African-American support for President Barack Obama appeared to be declining due to the rocky economy that has hit blacks in the U.S. especially hard, and the perceived notion that the president has ignored their problems.
Democratic Representative of Maryland Elijah Cummings said that African-Americans want to see Obama “fight, and fight harder” in response to the high unemployment rates amongst the black community.
“We are totally frustrated, and people need to know that the president feels their pain,” Cummings said on CNN’s “State of the Union” Sunday.
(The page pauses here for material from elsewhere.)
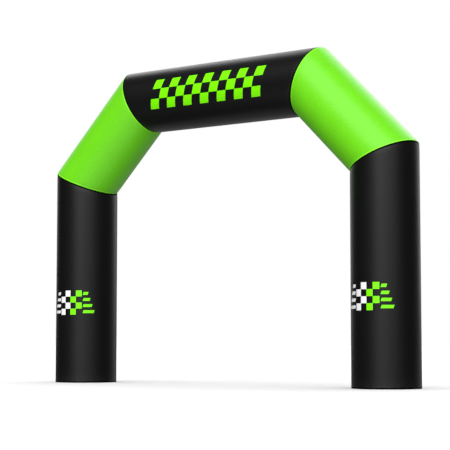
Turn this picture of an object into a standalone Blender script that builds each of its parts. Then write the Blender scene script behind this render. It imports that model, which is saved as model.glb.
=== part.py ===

A Gallup poll surveyed last week a decrease in Obama’s approval rating in the African-American community. Earlier in his term President Obama had 95 percent approval, but now he is rated 81 percent – tying his worst ever showing from earlier in the year.
According to Cummings, he is a big supporter of the president but he believes Obama needs to know that there are a lot of people suffering, and in Baltimore, just 40 miles from the White House – around 40 percent of black males are unemployed.
“He needs to go back to the horse that brought him in. In other words, when he came in he talked about hope, he talked about jobs, he has talked about fairness, he has talked about addressing Wall Street effectively and efficiently, and trying to make a difference,” said Cummings.
He added, “He [Obama] has got to go back to those basic points. That's what got him in.”
The frustration with President Obama could have hit new highs partly because of the debt ceiling debate last month, during which critics believed Obama made too many compromises with Republicans.
AFP reported that many blacks who voted Democratic want to see more “push-back” from the president in future dealings with the conservative Tea Party.
Last week, California congresswoman Maxine Waters criticized Obama’s bus tour for not stopping in African-American communities.
"We don't know why on this trip that he's in the United States now, he's not in any black community," Waters said.
"We want to give him every opportunity, but our people are hurting. The unemployment is unconscionable. We don't know what the strategy is," she continued. “We’re supportive of the president, but we getting tired, y’all, getting tired."
According to Cummings, the black community has seen Obama “as their son, as their brother, and they see us and they are very proud of him.”
However he added, "Almost every African-American I have talked to said they want him to fight, and fight harder.”